What you need to do: Render the following material again verbatim, leaving nothing out.

Given data:
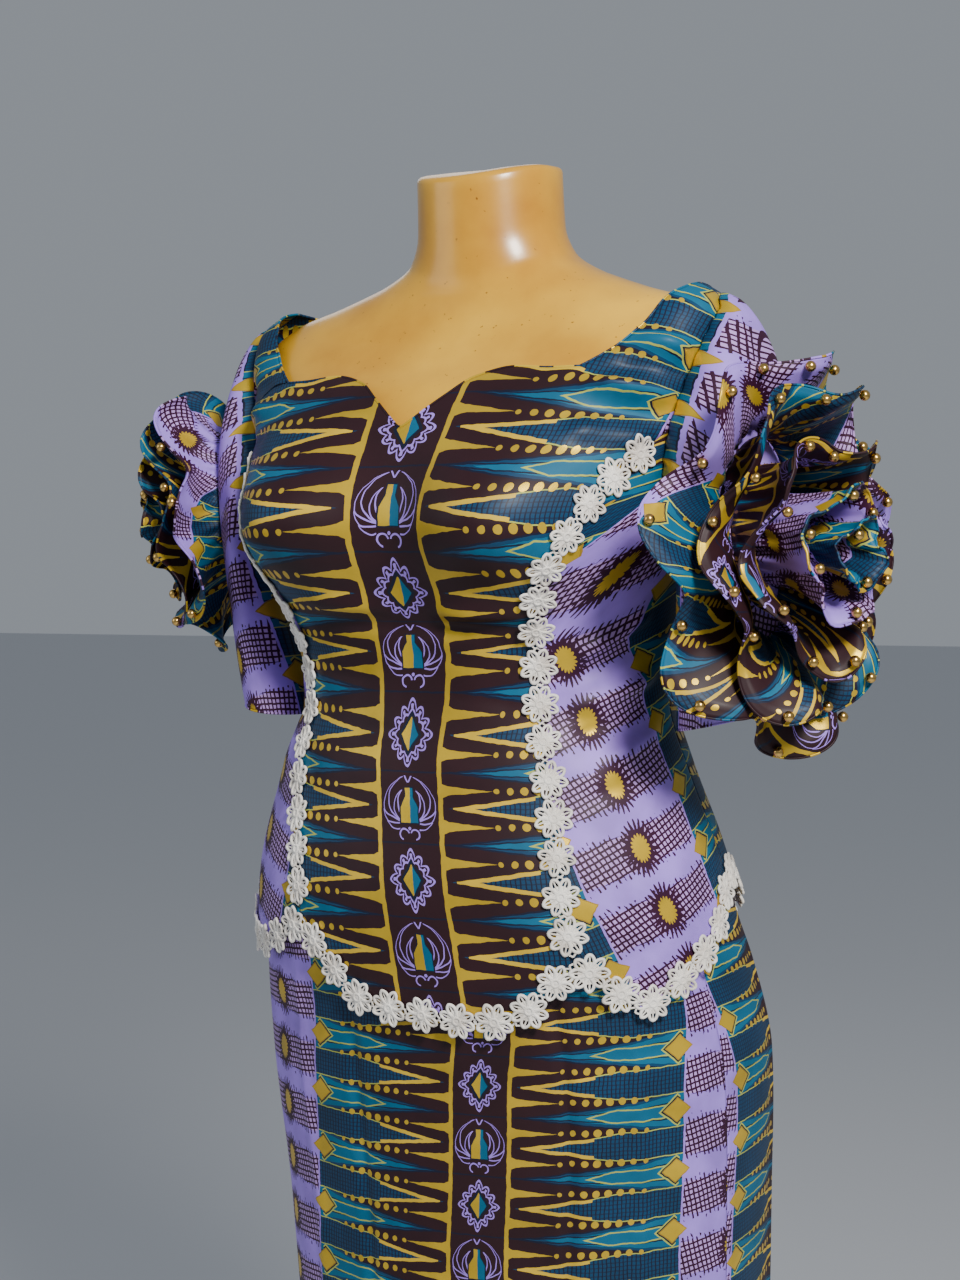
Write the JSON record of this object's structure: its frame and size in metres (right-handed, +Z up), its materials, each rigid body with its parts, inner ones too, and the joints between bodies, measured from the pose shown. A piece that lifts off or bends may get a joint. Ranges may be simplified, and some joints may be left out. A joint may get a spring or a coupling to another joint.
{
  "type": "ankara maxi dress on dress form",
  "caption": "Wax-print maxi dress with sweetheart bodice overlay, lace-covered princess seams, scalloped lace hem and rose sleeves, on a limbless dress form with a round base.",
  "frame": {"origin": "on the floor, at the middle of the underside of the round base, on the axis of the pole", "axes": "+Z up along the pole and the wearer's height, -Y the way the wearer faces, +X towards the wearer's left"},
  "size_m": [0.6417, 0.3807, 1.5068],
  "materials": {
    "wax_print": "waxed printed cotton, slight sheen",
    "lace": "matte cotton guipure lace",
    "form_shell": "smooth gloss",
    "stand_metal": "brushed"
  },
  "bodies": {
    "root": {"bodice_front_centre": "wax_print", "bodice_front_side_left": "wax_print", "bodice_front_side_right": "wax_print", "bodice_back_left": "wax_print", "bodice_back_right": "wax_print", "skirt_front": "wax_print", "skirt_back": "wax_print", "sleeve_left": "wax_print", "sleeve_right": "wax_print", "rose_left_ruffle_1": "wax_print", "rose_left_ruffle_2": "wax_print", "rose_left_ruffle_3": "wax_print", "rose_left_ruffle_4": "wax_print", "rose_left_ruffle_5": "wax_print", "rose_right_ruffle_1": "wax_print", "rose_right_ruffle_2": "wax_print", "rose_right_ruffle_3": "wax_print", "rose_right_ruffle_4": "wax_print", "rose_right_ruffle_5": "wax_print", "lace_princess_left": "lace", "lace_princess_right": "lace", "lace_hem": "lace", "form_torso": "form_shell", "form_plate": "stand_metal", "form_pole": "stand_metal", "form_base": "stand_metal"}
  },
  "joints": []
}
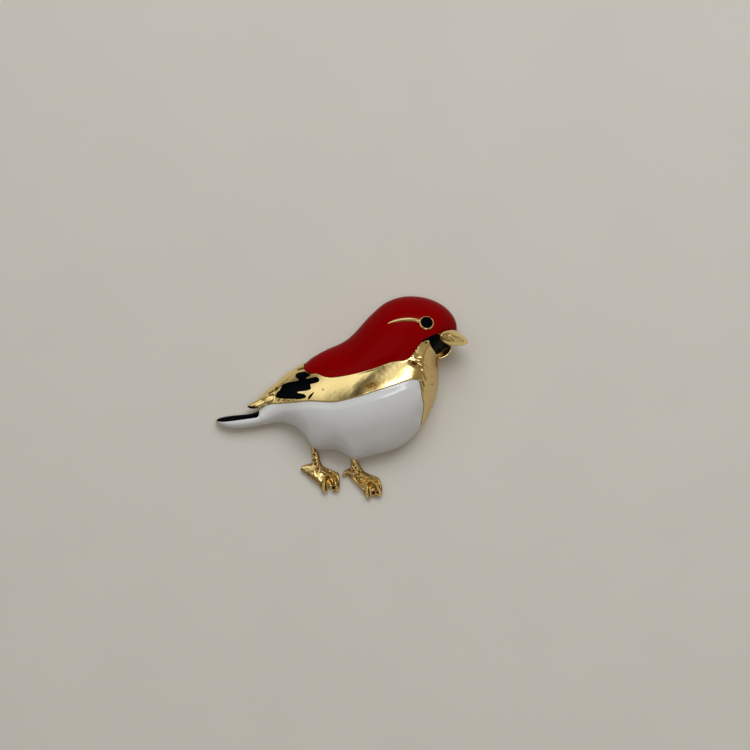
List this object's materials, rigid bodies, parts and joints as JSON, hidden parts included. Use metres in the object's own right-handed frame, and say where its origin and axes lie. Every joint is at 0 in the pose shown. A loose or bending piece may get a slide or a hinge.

Result for this exercise:
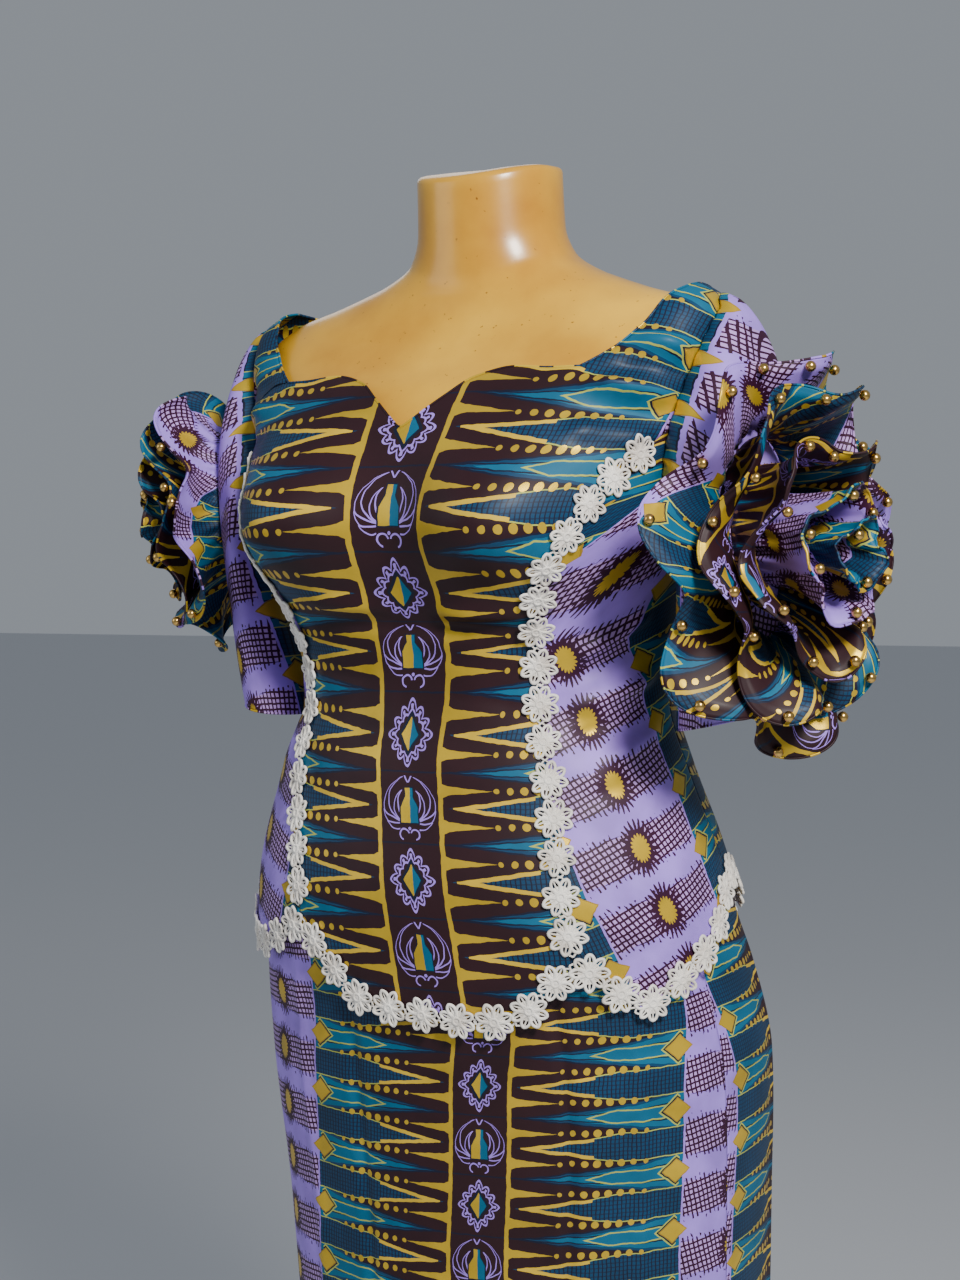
Write the JSON record of this object's structure: its frame and size in metres (right-handed, +Z up), its materials, each rigid body with its parts, inner ones too, and the joints between bodies, measured from the pose shown. A piece that lifts off or bends may get a joint. Ranges may be simplified, and some joints may be left out. A joint may get a spring or a coupling to another joint.
{
  "type": "ankara maxi dress on dress form",
  "caption": "Wax-print maxi dress with sweetheart bodice overlay, lace-covered princess seams, scalloped lace hem and rose sleeves, on a limbless dress form with a round base.",
  "frame": {"origin": "on the floor, at the middle of the underside of the round base, on the axis of the pole", "axes": "+Z up along the pole and the wearer's height, -Y the way the wearer faces, +X towards the wearer's left"},
  "size_m": [0.6417, 0.3807, 1.5068],
  "materials": {
    "wax_print": "waxed printed cotton, slight sheen",
    "lace": "matte cotton guipure lace",
    "form_shell": "smooth gloss",
    "stand_metal": "brushed"
  },
  "bodies": {
    "root": {"bodice_front_centre": "wax_print", "bodice_front_side_left": "wax_print", "bodice_front_side_right": "wax_print", "bodice_back_left": "wax_print", "bodice_back_right": "wax_print", "skirt_front": "wax_print", "skirt_back": "wax_print", "sleeve_left": "wax_print", "sleeve_right": "wax_print", "rose_left_ruffle_1": "wax_print", "rose_left_ruffle_2": "wax_print", "rose_left_ruffle_3": "wax_print", "rose_left_ruffle_4": "wax_print", "rose_left_ruffle_5": "wax_print", "rose_right_ruffle_1": "wax_print", "rose_right_ruffle_2": "wax_print", "rose_right_ruffle_3": "wax_print", "rose_right_ruffle_4": "wax_print", "rose_right_ruffle_5": "wax_print", "lace_princess_left": "lace", "lace_princess_right": "lace", "lace_hem": "lace", "form_torso": "form_shell", "form_plate": "stand_metal", "form_pole": "stand_metal", "form_base": "stand_metal"}
  },
  "joints": []
}
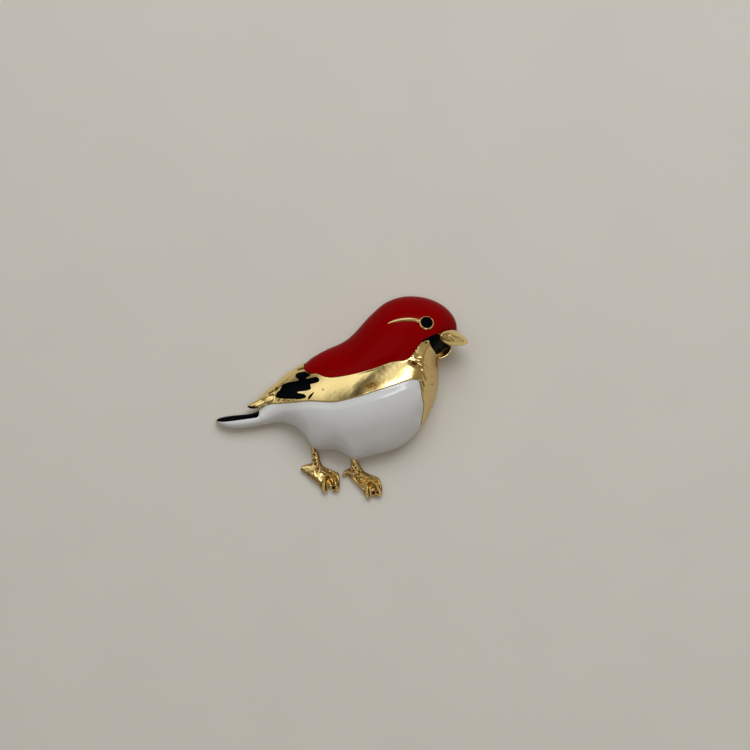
List this object's materials, rigid bodies, parts and joints as JSON, hidden parts included. Use metres in the object's own right-handed frame, and say where its origin and axes lie. Every joint is at 0 in the pose shown. A loose or bending piece may get a slide or a hinge.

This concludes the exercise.